Fica evidente, assim, o interesse nacional, e, portanto, da União, na preservação da ilha, o que fundamenta a intervenção do Ibama no licenciamento, órgão, aliás, responsável pela autorização, ou não, da supressão desse tipo de vegetação.

O MPF ressalta a importância da nova lei protetora da Mata Atlântica, sancionada pelo presidente da República no final de 2006 e saudada pela comunidade internacional como um grande avanço na preservação das florestas brasileiras. Essa lei proíbe por completo a supressão da vegetação primária de mata atlântica que abriga espécies de flora e fauna silvestres ameaçadas de extinção, desde que a intervenção ponha em risco a sobrevivência dessas espécies.

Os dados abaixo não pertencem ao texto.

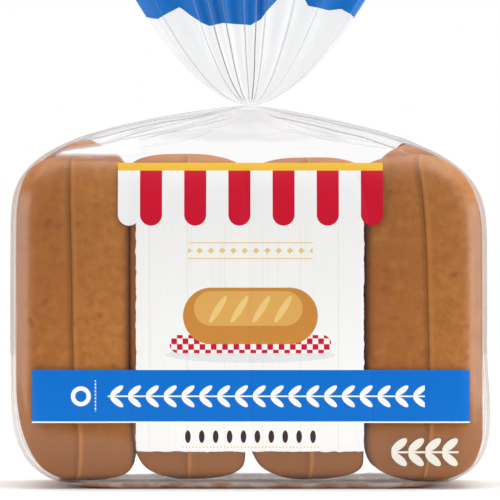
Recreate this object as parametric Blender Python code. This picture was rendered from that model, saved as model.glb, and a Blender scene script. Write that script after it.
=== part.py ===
"""A sealed clear bag of eight top-sliced hot dog buns, standing on its flat bottom.

The bag is one film tube: a flat bottom, a body pressed out by two rows of four buns, shoulders that
run up to a gathered neck, and a fluted tail that fans out above it. It is modelled as one closed solid,
a loft of level sections from the bottom to the end of the tail.

Metres, +Z up, front towards -Y, origin in the middle of the footprint.
"""

import math
import random
from dataclasses import dataclass

import bmesh
import bpy

# The buns inside, which press the film out
BUNS_ACROSS = 4
ROWS_DEEP = 2
BUN_PITCH = 0.0540
BUN_LENGTH = 0.1520
# Where each bun is sliced, as a share of its width off its middle
SLIT_PLACES = (0.0, -0.045, 0.0, -0.055)
SLIT_DEPTH = 0.0009
SLIT_HALF_WIDTH = 0.0013
# How far the film dips between two buns, and how close to the joint it does so
JOINT_DEPTH = 0.0030
JOINT_SHARPNESS = 6

# The filled body
BODY_HALF_WIDTH = 0.1112
BODY_HALF_DEPTH = 0.0542
CORNER_RADIUS = 0.0160
BOTTOM_ROUND_WIDTH = 0.0500
BOTTOM_ROUND_DEPTH = 0.0160
BOTTOM_ROUND_HEIGHT = 0.0500
BOTTOM_ROUND_POWER = 3.1
SLACK_START = 0.0400
SLACK_RISE = 0.0250

# The shoulders, from the buns' upper ends in to the gathered neck
SHOULDER_START = 0.1120
NECK_HEIGHT = 0.1784
NECK_RADIUS = 0.0042
SHOULDER_DEPTH_CURVE = (5.0, 1.20)
RELIEF_FADE = 0.0200
SHOULDER_CREEP = 1.7

# The tail above the neck
TAIL_HEIGHT = 0.0750
TAIL_HALF_WIDTH = 0.0705
TAIL_HALF_DEPTH = 0.0120
TAIL_FLARE_POWER = 0.555
TAIL_CREEP = 1.4

# The flutes that the gathered film makes, no two alike
FLUTES = 20
FLUTES_BEGIN = 0.60
SHOULDER_FLUTE = 0.0022
NECK_FLUTE = 0.0007
TAIL_FLUTE = 0.0028
FLUTE_SPREAD = 0.35
FLUTE_SEED = 8

# How finely each stretch of the loft is cut
POINTS_PER_BUN = 9
POINTS_PER_SIDE_BUN = 7
BOTTOM_LEVELS = 8
BODY_LEVELS = 4
SHOULDER_LEVELS = 12
TAIL_LEVELS = 10

FILM_COLOUR = (0.60, 0.36, 0.17, 1.0)
FILM_ROUGHNESS = 0.22
SHARP_ANGLE = math.radians(40)


@dataclass
class Side:
    """How the film runs up one side: its lower rounding, its slack above that, and its shoulder."""

    bottom_round_height: float
    slack: float
    shoulder_start: float
    shoulder_curve: tuple


LEFT = Side(0.0500, 0.0, SHOULDER_START, (4.0, 0.80))
RIGHT = Side(0.0360, 0.0016, 0.1050, (4.0, 0.93))


@dataclass
class Station:
    """One place round the section, from -1 to 1 each way, and how much joint and slit there is in it."""

    x: float
    y: float
    joint: float = 0.0
    slit: float = 0.0


@dataclass
class Level:
    """One height of the loft: how far the film reaches there, and how deep its relief is."""

    z: float
    left: float
    right: float
    half_depth: float
    joint: float = 0.0
    slit: float = 0.0
    flute: float = 0.0


def clear_scene():
    for obj in list(bpy.data.objects):
        bpy.data.objects.remove(obj)


def crowded(share):
    """A share from 0 to 1 across one bun, with the places drawn towards its two edges."""
    return 0.5 - 0.5 * math.cos(math.pi * share)


def joint_at(share, number, count):
    """How much of the joint's dip there is at a share across one bun of a row. The row's ends have none."""
    outer = (number == 0 and share < 0.5) or (number == count - 1 and share > 0.5)
    return 0.0 if outer else abs(2 * share - 1) ** JOINT_SHARPNESS


def broad_stations():
    """The places along the front, from left to right."""
    lip = SLIT_HALF_WIDTH / BUN_PITCH
    stations = []
    for number in range(BUNS_ACROSS):
        slit = 0.5 + SLIT_PLACES[number]
        shares = [crowded(i / POINTS_PER_BUN) for i in range(POINTS_PER_BUN)]
        cuts = [(share, 0.0) for share in shares if abs(share - slit) > 2 * lip]
        cuts += [(slit - lip, 0.0), (slit, 1.0), (slit + lip, 0.0)]
        for share, cut in sorted(cuts):
            along = 2 * (number + share) / BUNS_ACROSS - 1
            stations.append(Station(along, -1.0, joint_at(share, number, BUNS_ACROSS), cut))
    return stations


def narrow_stations():
    """The places along the right side, from front to back."""
    stations = []
    for number in range(ROWS_DEEP):
        for i in range(POINTS_PER_SIDE_BUN):
            share = crowded(i / POINTS_PER_SIDE_BUN)
            along = 2 * (number + share) / ROWS_DEEP - 1
            stations.append(Station(1.0, along, joint_at(share, number, ROWS_DEEP)))
    return stations


def all_stations():
    """Once round the section, anticlockwise from the front left corner. The back repeats the front."""
    half_turn = broad_stations() + narrow_stations()
    return half_turn + [Station(-s.x, -s.y, s.joint, s.slit) for s in half_turn]


def flute_heights():
    """How high each flute's crest stands. The last is the first again, as the flutes go round."""
    rng = random.Random(FLUTE_SEED)
    heights = [1 + FLUTE_SPREAD * rng.uniform(-1, 1) for _ in range(FLUTES)]
    return heights + heights[:1]


def ripple_at(turn, heights):
    """The film's rise and fall after so many flutes: sharp crests with round valleys between them."""
    crest = int(turn)
    past = turn - crest
    height = heights[crest] * (1 - past) + heights[crest + 1] * past
    return height * (1 - 2 * math.sin(math.pi * past))


def section(stations, heights, level):
    """The points of one level: a rounded rectangle with its joints, slits and flutes."""
    middle, half_width = (level.right - level.left) / 2, (level.right + level.left) / 2
    corner = min(CORNER_RADIUS, half_width, level.half_depth)
    core_x, core_y = half_width - corner, level.half_depth - corner
    points = []
    for index, place in enumerate(stations):
        x, y = place.x * half_width, place.y * level.half_depth
        inner_x = max(-core_x, min(core_x, x))
        inner_y = max(-core_y, min(core_y, y))
        away = math.hypot(x - inner_x, y - inner_y)
        ripple = ripple_at(index / len(stations) * FLUTES, heights)
        reach = corner - level.joint * place.joint - level.slit * place.slit + level.flute * ripple
        stretch = reach / away
        across = middle + inner_x + (x - inner_x) * stretch
        points.append((across, inner_y + (y - inner_y) * stretch, level.z))
    return points


def clamped(share):
    return max(0.0, min(1.0, share))


def rounded_in(z, height):
    """How much the rounded lower edge is drawn in: wholly at the base, and no more from its height up."""
    power = BOTTOM_ROUND_POWER
    return 1 - (1 - (1 - clamped(z / height)) ** power) ** (1 / power)


def drawn_to_neck(full, z, start, curve):
    """What is left of a half width or depth at a height, as the shoulders run in from their start."""
    power, easing = curve
    up = clamped((z - start) / (NECK_HEIGHT - start))
    return max(NECK_RADIUS, full * (1 - up**power) ** easing)


def side_reach(side, z):
    """How far one side of the film is from the middle at a height."""
    slack = side.slack * clamped((z - SLACK_START) / SLACK_RISE)
    full = BODY_HALF_WIDTH - BOTTOM_ROUND_WIDTH * rounded_in(z, side.bottom_round_height) - slack
    return drawn_to_neck(full, z, side.shoulder_start, side.shoulder_curve)


def front_reach(z):
    """How far the front and the back are from the middle at a height."""
    full = BODY_HALF_DEPTH - BOTTOM_ROUND_DEPTH * rounded_in(z, BOTTOM_ROUND_HEIGHT)
    return drawn_to_neck(full, z, SHOULDER_START, SHOULDER_DEPTH_CURVE)


def filled_level(z, joint, slit=0.0, flute=0.0):
    return Level(z, side_reach(LEFT, z), side_reach(RIGHT, z), front_reach(z), joint, slit, flute)


def bottom_levels():
    """From the flat base up the rounded lower edge."""
    heights = [BOTTOM_ROUND_HEIGHT * (i / BOTTOM_LEVELS) ** 2 for i in range(BOTTOM_LEVELS)]
    return [filled_level(z, JOINT_DEPTH, SLIT_DEPTH * clamped(z / RELIEF_FADE)) for z in heights]


def body_levels():
    """The straight stretch, where the film lies on the buns."""
    rise = (SHOULDER_START - BOTTOM_ROUND_HEIGHT) / (BODY_LEVELS - 1)
    heights = [BOTTOM_ROUND_HEIGHT + rise * i for i in range(BODY_LEVELS)]
    return [filled_level(z, JOINT_DEPTH, SLIT_DEPTH) for z in heights]


def shoulder_levels():
    """From the buns' upper ends in to the neck, where the flutes begin."""
    levels = []
    for i in range(1, SHOULDER_LEVELS + 1):
        up = 1 - (1 - i / SHOULDER_LEVELS) ** SHOULDER_CREEP
        z = SHOULDER_START + (NECK_HEIGHT - SHOULDER_START) * up
        relief = clamped((BUN_LENGTH - z) / RELIEF_FADE)
        gathered = clamped((up - FLUTES_BEGIN) / (1 - FLUTES_BEGIN))
        room = min(1.0, front_reach(z) / CORNER_RADIUS)
        flute = NECK_FLUTE * gathered + (SHOULDER_FLUTE - NECK_FLUTE) * gathered * room
        levels.append(filled_level(z, JOINT_DEPTH * relief, SLIT_DEPTH * relief, flute))
    return levels


def tail_levels():
    """The gathered film above the neck, fanning out in flutes."""
    levels = []
    for i in range(1, TAIL_LEVELS + 1):
        up = (i / TAIL_LEVELS) ** TAIL_CREEP
        half_width = max(NECK_RADIUS, TAIL_HALF_WIDTH * up**TAIL_FLARE_POWER)
        half_depth = NECK_RADIUS + (TAIL_HALF_DEPTH - NECK_RADIUS) * up
        flute = NECK_FLUTE + (TAIL_FLUTE - NECK_FLUTE) * up
        z = NECK_HEIGHT + TAIL_HEIGHT * up
        levels.append(Level(z, half_width, half_width, half_depth, flute=flute))
    return levels


def film_material():
    material = bpy.data.materials.new("filled_film")
    material.use_nodes = True
    shader = material.node_tree.nodes["Principled BSDF"]
    shader.inputs["Base Color"].default_value = FILM_COLOUR
    shader.inputs["Roughness"].default_value = FILM_ROUGHNESS
    shader.inputs["Metallic"].default_value = 0.0
    return material


def loft(name, sections, material, collection):
    """One closed body through all the sections, shut at its two ends."""
    shape = bmesh.new()
    rings = [[shape.verts.new(point) for point in points] for points in sections]
    for lower, upper in zip(rings, rings[1:]):
        for i in range(len(lower)):
            after = (i + 1) % len(lower)
            shape.faces.new((lower[i], lower[after], upper[after], upper[i]))
    shape.faces.new(list(reversed(rings[0])))
    shape.faces.new(rings[-1])
    bmesh.ops.triangulate(shape, faces=shape.faces[:])
    mesh = bpy.data.meshes.new(name)
    shape.to_mesh(mesh)
    shape.free()
    mesh.materials.append(material)
    mesh.shade_smooth()
    mesh.set_sharp_from_angle(angle=SHARP_ANGLE)
    obj = bpy.data.objects.new(name, mesh)
    collection.objects.link(obj)
    return obj


def main():
    clear_scene()
    collection = bpy.data.collections.new("bag_of_hot_dog_buns")
    bpy.context.scene.collection.children.link(collection)
    stations, heights = all_stations(), flute_heights()
    levels = bottom_levels() + body_levels() + shoulder_levels() + tail_levels()
    loft("bag", [section(stations, heights, level) for level in levels], film_material(), collection)


main()
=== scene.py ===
# %% [markdown]
# # A clear bag of hot dog buns
#
# The object is a sealed bag of clear film with two rows of four top-sliced buns inside. It stands on its
# flat bottom. The film is pressed out by the buns, runs in over its shoulders to a gathered neck, and
# fans out above it in a fluted tail.
#
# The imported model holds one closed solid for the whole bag. This lesson replaces it with what the eye
# sees: a film tube with its print, and eight buns behind it. We start by loading that solid, because
# every size below is measured from it.

import math

import bmesh
import bpy
import numpy as np
from mathutils import Matrix, Vector, noise


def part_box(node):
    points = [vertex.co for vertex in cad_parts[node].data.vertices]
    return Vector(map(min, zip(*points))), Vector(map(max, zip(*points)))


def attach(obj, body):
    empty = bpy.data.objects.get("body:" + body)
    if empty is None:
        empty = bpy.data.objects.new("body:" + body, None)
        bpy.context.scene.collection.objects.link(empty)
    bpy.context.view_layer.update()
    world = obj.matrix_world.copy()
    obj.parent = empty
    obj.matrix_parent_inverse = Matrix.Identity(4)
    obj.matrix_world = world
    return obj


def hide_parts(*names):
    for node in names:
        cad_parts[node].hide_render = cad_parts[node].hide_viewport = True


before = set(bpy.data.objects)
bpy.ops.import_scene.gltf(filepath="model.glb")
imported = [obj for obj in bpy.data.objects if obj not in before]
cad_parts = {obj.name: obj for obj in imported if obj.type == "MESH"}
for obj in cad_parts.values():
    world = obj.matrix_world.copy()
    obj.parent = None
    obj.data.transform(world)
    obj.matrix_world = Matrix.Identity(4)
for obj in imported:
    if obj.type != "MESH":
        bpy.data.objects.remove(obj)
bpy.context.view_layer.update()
bag_low, bag_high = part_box("bag")
print("the bag's solid runs from", tuple(bag_low), "to", tuple(bag_high))

# %% [markdown]
# ## Sizes
#
# The bag's outer sizes come from the solid. The rest are the real sizes of such a bag: how high its
# neck is, how wide the gathered neck is, and how many buns stand in it. Everything is in metres.

# %% Sizes
MM = 0.001
HALF_WIDTH = bag_high.x
HALF_DEPTH = bag_high.y
TOP = bag_high.z
NECK_HEIGHT = 0.1784
NECK_RADIUS = 0.0042
CORNER_RADIUS = 0.0160
BUNS_ACROSS = 4
ROWS_DEEP = 2
BUN_TOP = 0.1536
print(f"the tail is {(TOP - NECK_HEIGHT) / MM:.0f} mm long above the neck")

# %% [markdown]
# ## Two helpers for node trees
#
# Materials and Geometry Nodes are both trees of nodes. Wiring a formula by hand takes one Math node for
# each sign in it. A small class that wraps a socket and overloads Python's operators lets us write the
# formula as a formula instead. The other class stands for the tree, and its one method adds any other
# node: it takes the node's type, its settings, and the values or links of its sockets.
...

Por todos esses fatos, e considerando que a instalação da usina de Baguari, por sua própria natureza, possui considerável potencial danoso ao meio ambiente ecologicamente equilibrado e risco de lesão irreparável ao patrimônio ambiental e social de toda a região, o MPF pede a intervenção imediata do Poder Judiciário para afastar os efeitos do licenciamento ambiental indevidamente concedido pelo Copam, declarando-se a nulidade dos seus atos e a subseqüente competência do Ibama para conduzir o processo de licenciamento.

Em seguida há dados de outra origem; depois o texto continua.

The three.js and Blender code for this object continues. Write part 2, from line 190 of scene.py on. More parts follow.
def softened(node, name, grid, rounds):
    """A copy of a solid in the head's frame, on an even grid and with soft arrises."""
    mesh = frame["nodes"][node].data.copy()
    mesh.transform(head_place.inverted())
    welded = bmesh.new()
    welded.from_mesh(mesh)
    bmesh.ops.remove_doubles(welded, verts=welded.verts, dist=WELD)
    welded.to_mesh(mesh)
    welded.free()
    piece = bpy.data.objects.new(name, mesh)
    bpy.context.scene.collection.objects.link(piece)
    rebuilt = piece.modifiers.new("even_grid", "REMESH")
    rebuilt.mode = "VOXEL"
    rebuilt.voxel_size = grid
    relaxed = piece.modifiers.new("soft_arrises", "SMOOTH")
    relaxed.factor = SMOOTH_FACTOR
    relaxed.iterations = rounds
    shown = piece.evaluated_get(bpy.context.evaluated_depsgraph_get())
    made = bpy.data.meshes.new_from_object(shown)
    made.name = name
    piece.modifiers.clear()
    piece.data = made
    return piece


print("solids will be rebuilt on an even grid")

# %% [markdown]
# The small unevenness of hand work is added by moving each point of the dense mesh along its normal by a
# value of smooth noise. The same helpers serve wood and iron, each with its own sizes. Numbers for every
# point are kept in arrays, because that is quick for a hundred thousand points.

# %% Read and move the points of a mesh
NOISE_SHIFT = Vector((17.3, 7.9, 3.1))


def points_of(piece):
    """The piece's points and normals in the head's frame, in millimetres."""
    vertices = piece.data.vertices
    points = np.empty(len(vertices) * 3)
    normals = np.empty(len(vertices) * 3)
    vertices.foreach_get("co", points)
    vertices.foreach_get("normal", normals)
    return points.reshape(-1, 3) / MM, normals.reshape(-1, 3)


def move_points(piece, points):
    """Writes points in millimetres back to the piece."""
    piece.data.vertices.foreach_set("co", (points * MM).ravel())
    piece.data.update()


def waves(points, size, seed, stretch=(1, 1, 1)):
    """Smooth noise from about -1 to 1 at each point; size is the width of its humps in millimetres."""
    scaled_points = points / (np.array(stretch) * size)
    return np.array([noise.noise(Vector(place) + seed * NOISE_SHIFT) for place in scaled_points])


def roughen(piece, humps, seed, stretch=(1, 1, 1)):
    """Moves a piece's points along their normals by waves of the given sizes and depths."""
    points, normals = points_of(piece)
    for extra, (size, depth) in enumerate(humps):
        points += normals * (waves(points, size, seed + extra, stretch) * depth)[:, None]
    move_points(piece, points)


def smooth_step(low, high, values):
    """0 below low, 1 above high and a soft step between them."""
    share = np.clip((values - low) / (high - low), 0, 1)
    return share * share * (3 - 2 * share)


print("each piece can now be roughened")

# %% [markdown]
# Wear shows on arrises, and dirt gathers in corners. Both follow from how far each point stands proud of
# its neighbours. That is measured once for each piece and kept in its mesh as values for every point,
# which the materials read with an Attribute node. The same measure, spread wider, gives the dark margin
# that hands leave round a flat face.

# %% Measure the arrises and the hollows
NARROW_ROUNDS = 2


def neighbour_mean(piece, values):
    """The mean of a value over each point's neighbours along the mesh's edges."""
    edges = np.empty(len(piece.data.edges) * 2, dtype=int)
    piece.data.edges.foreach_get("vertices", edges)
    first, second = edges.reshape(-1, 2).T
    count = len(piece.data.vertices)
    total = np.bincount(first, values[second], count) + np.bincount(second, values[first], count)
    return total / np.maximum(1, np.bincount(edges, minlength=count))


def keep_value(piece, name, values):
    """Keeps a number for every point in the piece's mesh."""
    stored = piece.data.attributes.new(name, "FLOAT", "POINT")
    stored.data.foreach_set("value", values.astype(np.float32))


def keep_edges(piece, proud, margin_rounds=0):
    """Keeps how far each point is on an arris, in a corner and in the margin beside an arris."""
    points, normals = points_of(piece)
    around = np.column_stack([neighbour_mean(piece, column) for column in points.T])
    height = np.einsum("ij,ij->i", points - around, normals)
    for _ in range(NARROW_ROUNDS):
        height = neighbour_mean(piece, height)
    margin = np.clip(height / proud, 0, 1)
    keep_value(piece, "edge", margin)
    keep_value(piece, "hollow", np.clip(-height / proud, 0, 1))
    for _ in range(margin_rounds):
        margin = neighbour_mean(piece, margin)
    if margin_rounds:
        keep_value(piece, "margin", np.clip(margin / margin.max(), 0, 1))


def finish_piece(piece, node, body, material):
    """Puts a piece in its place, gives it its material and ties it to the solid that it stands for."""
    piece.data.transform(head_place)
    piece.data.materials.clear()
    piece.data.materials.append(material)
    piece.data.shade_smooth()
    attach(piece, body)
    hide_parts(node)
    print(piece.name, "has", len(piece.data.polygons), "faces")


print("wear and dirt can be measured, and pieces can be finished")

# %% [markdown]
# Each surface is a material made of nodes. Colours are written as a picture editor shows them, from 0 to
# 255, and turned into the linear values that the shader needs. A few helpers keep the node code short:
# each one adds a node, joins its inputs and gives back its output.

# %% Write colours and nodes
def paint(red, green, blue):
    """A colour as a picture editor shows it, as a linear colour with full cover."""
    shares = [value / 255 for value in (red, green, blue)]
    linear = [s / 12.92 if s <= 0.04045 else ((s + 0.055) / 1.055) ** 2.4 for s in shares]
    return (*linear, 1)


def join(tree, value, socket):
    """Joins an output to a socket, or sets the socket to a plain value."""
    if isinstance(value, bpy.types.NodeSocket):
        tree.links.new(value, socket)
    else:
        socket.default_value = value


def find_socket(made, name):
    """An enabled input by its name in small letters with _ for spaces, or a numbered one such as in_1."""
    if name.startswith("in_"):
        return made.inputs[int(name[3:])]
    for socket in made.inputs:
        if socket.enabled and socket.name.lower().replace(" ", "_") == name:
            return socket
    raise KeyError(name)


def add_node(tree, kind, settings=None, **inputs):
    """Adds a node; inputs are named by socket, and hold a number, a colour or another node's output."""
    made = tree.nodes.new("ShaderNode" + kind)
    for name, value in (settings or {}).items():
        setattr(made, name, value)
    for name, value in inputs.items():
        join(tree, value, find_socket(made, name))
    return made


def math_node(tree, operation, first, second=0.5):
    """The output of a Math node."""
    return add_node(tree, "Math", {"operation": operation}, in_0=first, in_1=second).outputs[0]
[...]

A ação também faz parte da Jornada Internacional Contra as Transnacionais, realizada pela Via Campesina, da qual fazem parte o Movimento dos Trabalhadores Rurais Sem Terra (MST), a Comissão Pastoral da Terra (CPT), o Movimento dos Atingidos por Barragens (MAB), o Movimento dos Pequenos Agricultores (MPA), a CÁRITAS, o Centro de Agricultura Alternativa (CAA), e a Federação dos Estudantes de Agronomia do Brasil (FEAB). A ação também tem como objetivo debater com a sociedade as conseqüências do agronegócio e da construção da hidrelétrica de Baguari, com sua barragem, no rio Doce, em Governador Valadares. Mostrando que ambos fazem parte do projeto neoliberal que passa pelo hidronegócio e agronegócio. Tratam a água, não como um bem comum, mas como mercadoria. Assim pisoteiam os direitos humanos e sociais e agridem covardemente o meio ambiente.